Originally Posted by HorseRiderLover
I'm too lazy to read the other posts at the moment, but I'll do it tomorrow when I'm actually awake. I tense up when I canter and loose my stirrups all over the place. I sort of blame my instructor for not putting me on lunge for my first canter even if that sounds baby-ish, but it's like throwing someone out of a plane with a parachute expecting them to know how to work it. Okay, maybe that's a tad over exaggerated, but anyways. I fell off the other day in canter so stupidly because I lost my stirrup, and I nosedived. I'm working on it. Good luck with your sitting trot, apparently all I need to do is "relax". If only it was that simple.
i have issues with my stirrups in the canter as well, but although I lose them quite often, i've never fallen because of it because I have a strong SEAT. Everyone is always so concerned with their legs and using the stirrups to balance that they never take the time to develop a strong balanced seat. That's the key, it has nothing to do with your instructor not lunging you.

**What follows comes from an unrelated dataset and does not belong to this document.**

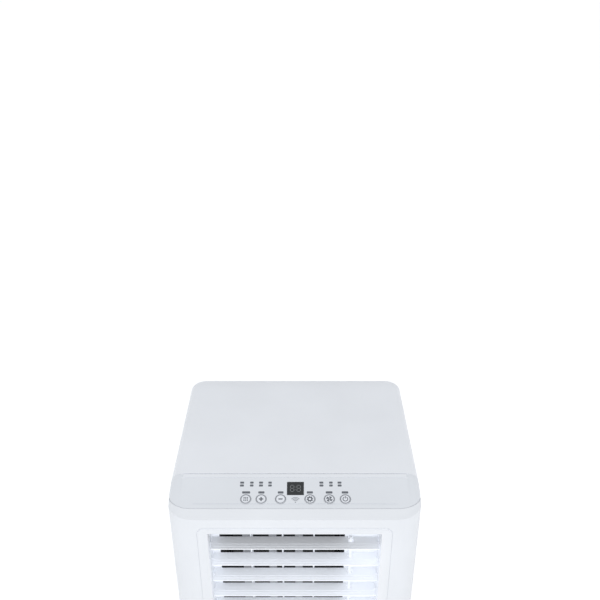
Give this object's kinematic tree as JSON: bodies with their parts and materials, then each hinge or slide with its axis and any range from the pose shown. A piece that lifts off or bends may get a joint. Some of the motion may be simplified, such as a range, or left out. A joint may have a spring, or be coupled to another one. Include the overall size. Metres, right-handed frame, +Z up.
{
  "type": "portable air conditioner",
  "caption": "Upright portable air conditioner on swivelling casters, with a sloping control strip, linked louvres and vanes, and its fans and coils inside.",
  "frame": {"origin": "on the floor, under the middle of the object's box", "axes": "+Z up, -Y out of the front with the louvres, +X to the right as seen from the front"},
  "size_m": [0.333, 0.2962, 0.685],
  "materials": {
    "shell_white": "satin moulded",
    "lid_grey": "satin moulded",
    "louvre_white": "satin moulded",
    "button_grey": "satin, printed symbols",
    "display_black": "smooth tinted window",
    "dark_plastic": "fine grain",
    "grey_plastic": "fine grain",
    "caster_rubber": "matt tread",
    "seal_rubber": "matt",
    "aluminium": "thin fins",
    "copper": "drawn copper tube",
    "steel": "pressed sheet",
    "black_paint": "semi-gloss",
    "circuit_green": "lacquered board",
    "filter_grey": "fine mesh"
  },
  "bodies": {
    "casing": {"front_shell": "shell_white", "rear_shell": "shell_white", "top_cover": "lid_grey", "control_panel": "lid_grey", "display_window": "display_black", "control_board": "circuit_green", "louvre_frame": "shell_white", "exhaust_collar": "grey_plastic", "cord_gland": "seal_rubber", "handle_left": "grey_plastic", "handle_right": "grey_plastic", "base_tray": "shell_white", "upper_scroll": "dark_plastic", "upper_motor": "steel", "evaporator": "aluminium", "drip_tray": "grey_plastic", "lower_scroll": "dark_plastic", "lower_motor": "steel", "condenser_grille": "shell_white", "condenser": "aluminium", "compressor": "black_paint", "accumulator": "black_paint", "control_box": "grey_plastic", "suction_pipe": "copper", "discharge_pipe": "copper", "capillary_tube": "copper"},
    "button_1": {"button_1": "button_grey"},
    "button_2": {"button_2": "button_grey"},
    "button_3": {"button_3": "button_grey"},
    "button_4": {"button_4": "button_grey"},
    "button_5": {"button_5": "button_grey"},
    "button_6": {"button_6": "button_grey"},
    "louvre_1": {"louvre_1": "louvre_white"},
    "louvre_2": {"louvre_2": "louvre_white"},
    "louvre_3": {"louvre_3": "louvre_white"},
    "louvre_4": {"louvre_4": "louvre_white"},
    "louvre_5": {"louvre_5": "louvre_white"},
    "louvre_6": {"louvre_6": "louvre_white"},
    "louvre_7": {"louvre_7": "louvre_white"},
    "louvre_8": {"louvre_8": "louvre_white"},
    "louvre_link": {"louvre_link": "louvre_white"},
    "vane_1": {"vane_1": "louvre_white"},
    "vane_2": {"vane_2": "louvre_white"},
    "vane_3": {"vane_3": "louvre_white"},
    "vane_link": {"vane_link": "louvre_white"},
    "upper_fan": {"upper_fan": "dark_plastic"},
    "lower_fan": {"lower_fan": "dark_plastic"},
    "caster_fork_1": {"caster_fork_1": "dark_plastic"},
    "caster_wheel_1": {"caster_wheel_1": "caster_rubber"},
    "caster_fork_2": {"caster_fork_2": "dark_plastic"},
    "caster_wheel_2": {"caster_wheel_2": "caster_rubber"},
    "caster_fork_3": {"caster_fork_3": "dark_plastic"},
    "caster_wheel_3": {"caster_wheel_3": "caster_rubber"},
    "caster_fork_4": {"caster_fork_4": "dark_plastic"},
    "caster_wheel_4": {"caster_wheel_4": "caster_rubber"},
    "filter_door": {"intake_grille": "shell_white", "air_filter": "filter_grey"},
    "drain_plug_upper": {"drain_plug_upper": "seal_rubber"},
    "drain_plug_lower": {"drain_plug_lower": "seal_rubber"}
  },
  "joints": [
    {"name": "button_1_press", "type": "slide", "parent": "casing", "child": "button_1", "axis": [0, 0.2317, -0.9728], "range_m": [0, 0.0008], "stiffness_N_per_m": 900, "springref_m": -0.0002},
    {"name": "button_2_press", "type": "slide", "parent": "casing", "child": "button_2", "axis": [0, 0.2317, -0.9728], "range_m": [0, 0.0008], "stiffness_N_per_m": 900, "springref_m": -0.0002},
    {"name": "button_3_press", "type": "slide", "parent": "casing", "child": "button_3", "axis": [0, 0.2317, -0.9728], "range_m": [0, 0.0008], "stiffness_N_per_m": 900, "springref_m": -0.0002},
    {"name": "button_4_press", "type": "slide", "parent": "casing", "child": "button_4", "axis": [0, 0.2317, -0.9728], "range_m": [0, 0.0008], "stiffness_N_per_m": 900, "springref_m": -0.0002},
    {"name": "button_5_press", "type": "slide", "parent": "casing", "child": "button_5", "axis": [0, 0.2317, -0.9728], "range_m": [0, 0.0008], "stiffness_N_per_m": 900, "springref_m": -0.0002},
    {"name": "button_6_press", "type": "slide", "parent": "casing", "child": "button_6", "axis": [0, 0.2317, -0.9728], "range_m": [0, 0.0008], "stiffness_N_per_m": 900, "springref_m": -0.0002},
    {"name": "louvre_1_tilt", "type": "hinge", "parent": "casing", "child": "louvre_1", "pos_m": [0, -0.1305, 0.6076], "axis": [1, 0, 0], "range_deg": [-30, 30]},
    {"name": "louvre_2_tilt", "type": "hinge", "parent": "casing", "child": "louvre_2", "pos_m": [0, -0.1305, 0.5773], "axis": [1, 0, 0], "range_deg": [-30, 30]},
    {"name": "louvre_3_tilt", "type": "hinge", "parent": "casing", "child": "louvre_3", "pos_m": [0, -0.1305, 0.547], "axis": [1, 0, 0], "range_deg": [-30, 30]},
    {"name": "louvre_4_tilt", "type": "hinge", "parent": "casing", "child": "louvre_4", "pos_m": [0, -0.1305, 0.5167], "axis": [1, 0, 0], "range_deg": [-30, 30]},
    {"name": "louvre_5_tilt", "type": "hinge", "parent": "casing", "child": "louvre_5", "pos_m": [0, -0.1305, 0.4864], "axis": [1, 0, 0], "range_deg": [-30, 30]},
    {"name": "louvre_6_tilt", "type": "hinge", "parent": "casing", "child": "louvre_6", "pos_m": [0, -0.1305, 0.4561], "axis": [1, 0, 0], "range_deg": [-30, 30]},
    {"name": "louvre_7_tilt", "type": "hinge", "parent": "casing", "child": "louvre_7", "pos_m": [0, -0.1305, 0.4258], "axis": [1, 0, 0], "range_deg": [-30, 30]},
    {"name": "louvre_8_tilt", "type": "hinge", "parent": "casing", "child": "louvre_8", "pos_m": [0, -0.1305, 0.3955], "axis": [1, 0, 0], "range_deg": [-30, 30]},
    {"name": "louvre_link_pivot", "type": "hinge", "parent": "louvre_1", "child": "louvre_link", "pos_m": [0.075, -0.1235, 0.6076], "axis": [1, 0, 0], "range_deg": [-30, 30]},
    {"name": "vane_1_swing", "type": "hinge", "parent": "casing", "child": "vane_1", "pos_m": [-0.0602, -0.1, 0.5112], "axis": [0, 0, 1], "range_deg": [-30, 30]},
    {"name": "vane_2_swing", "type": "hinge", "parent": "casing", "child": "vane_2", "pos_m": [-0.017, -0.1, 0.5112], "axis": [0, 0, 1], "range_deg": [-30, 30]},
    {"name": "vane_3_swing", "type": "hinge", "parent": "casing", "child": "vane_3", "pos_m": [0.0262, -0.1, 0.5112], "axis": [0, 0, 1], "range_deg": [-30, 30]},
    {"name": "vane_link_pivot", "type": "hinge", "parent": "vane_1", "child": "vane_link", "pos_m": [-0.0602, -0.093, 0.56], "axis": [0, 0, 1], "range_deg": [-30, 30]},
    {"name": "upper_fan_spin", "type": "hinge", "parent": "casing", "child": "upper_fan", "pos_m": [-0.017, 0.004, 0.51], "axis": [1, 0, 0], "continuous": true},
    {"name": "lower_fan_spin", "type": "hinge", "parent": "casing", "child": "lower_fan", "pos_m": [0.062, 0.039, 0.172], "axis": [0, 1, 0], "continuous": true},
    {"name": "caster_swivel_1", "type": "hinge", "parent": "casing", "child": "caster_fork_1", "pos_m": [-0.118, -0.096, 0.04], "axis": [0, 0, 1], "continuous": true},
    {"name": "caster_roll_1", "type": "hinge", "parent": "caster_fork_1", "child": "caster_wheel_1", "pos_m": [-0.118, -0.087, 0.017], "axis": [1, 0, 0], "continuous": true},
    {"name": "caster_swivel_2", "type": "hinge", "parent": "casing", "child": "caster_fork_2", "pos_m": [0.118, -0.096, 0.04], "axis": [0, 0, 1], "continuous": true},
    {"name": "caster_roll_2", "type": "hinge", "parent": "caster_fork_2", "child": "caster_wheel_2", "pos_m": [0.118, -0.087, 0.017], "axis": [1, 0, 0], "continuous": true},
    {"name": "caster_swivel_3", "type": "hinge", "parent": "casing", "child": "caster_fork_3", "pos_m": [-0.118, 0.096, 0.04], "axis": [0, 0, 1], "continuous": true},
    {"name": "caster_roll_3", "type": "hinge", "parent": "caster_fork_3", "child": "caster_wheel_3", "pos_m": [-0.118, 0.105, 0.017], "axis": [1, 0, 0], "continuous": true},
    {"name": "caster_swivel_4", "type": "hinge", "parent": "casing", "child": "caster_fork_4", "pos_m": [0.118, 0.096, 0.04], "axis": [0, 0, 1], "continuous": true},
    {"name": "caster_roll_4", "type": "hinge", "parent": "caster_fork_4", "child": "caster_wheel_4", "pos_m": [0.118, 0.105, 0.017], "axis": [1, 0, 0], "continuous": true},
    {"name": "filter_door_pull", "type": "slide", "parent": "casing", "child": "filter_door", "axis": [0, 1, 0], "range_m": [0, 0.06]},
    {"name": "drain_plug_upper_pull", "type": "slide", "parent": "casing", "child": "drain_plug_upper", "axis": [0, 1, 0], "range_m": [0, 0.02]},
    {"name": "drain_plug_lower_pull", "type": "slide", "parent": "casing", "child": "drain_plug_lower", "axis": [0, 1, 0], "range_m": [0, 0.02]}
  ],
  "couplings": [
    {"joint": "louvre_2_tilt", "follows": "louvre_1_tilt", "ratio": 1},
    {"joint": "louvre_3_tilt", "follows": "louvre_1_tilt", "ratio": 1},
    {"joint": "louvre_4_tilt", "follows": "louvre_1_tilt", "ratio": 1},
    {"joint": "louvre_5_tilt", "follows": "louvre_1_tilt", "ratio": 1},
    {"joint": "louvre_6_tilt", "follows": "louvre_1_tilt", "ratio": 1},
    {"joint": "louvre_7_tilt", "follows": "louvre_1_tilt", "ratio": 1},
    {"joint": "louvre_8_tilt", "follows": "louvre_1_tilt", "ratio": 1},
    {"joint": "louvre_link_pivot", "follows": "louvre_1_tilt", "ratio": -1},
    {"joint": "vane_2_swing", "follows": "vane_1_swing", "ratio": 1},
    {"joint": "vane_3_swing", "follows": "vane_1_swing", "ratio": 1},
    {"joint": "vane_link_pivot", "follows": "vane_1_swing", "ratio": -1}
  ]
}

Now to tie this back into the original post, don't worry about your legs at first. If your stirrups slip too far back on your feet or if your feet come out all the way don't be too concerned. Just let your legs fall into their natural position while you work on being able to absorb the shock of the sitting trot through your seat and hip bones. Try to imagine that someone glued your butt to the saddle and keep your seat touching it. Don't worry about looking pretty at first. Once you can properly sit it and absorb the shock then worry about your legs. If your feet are slipping through or coming out of the stirrups you can either shorten them to accommodate your natural leg position (though I wouldn't recommend it, that's kinda the easy way out) or you can really work on reaching down with your legs, through your heels, and wrapping your legs around the horses stomach. You can even lengthen your stirrups for a while and once you get used to that, when you shorten them back up you will naturally be reaching further with your leg (always heel first) and you should be able to steady your feet in the stirrups.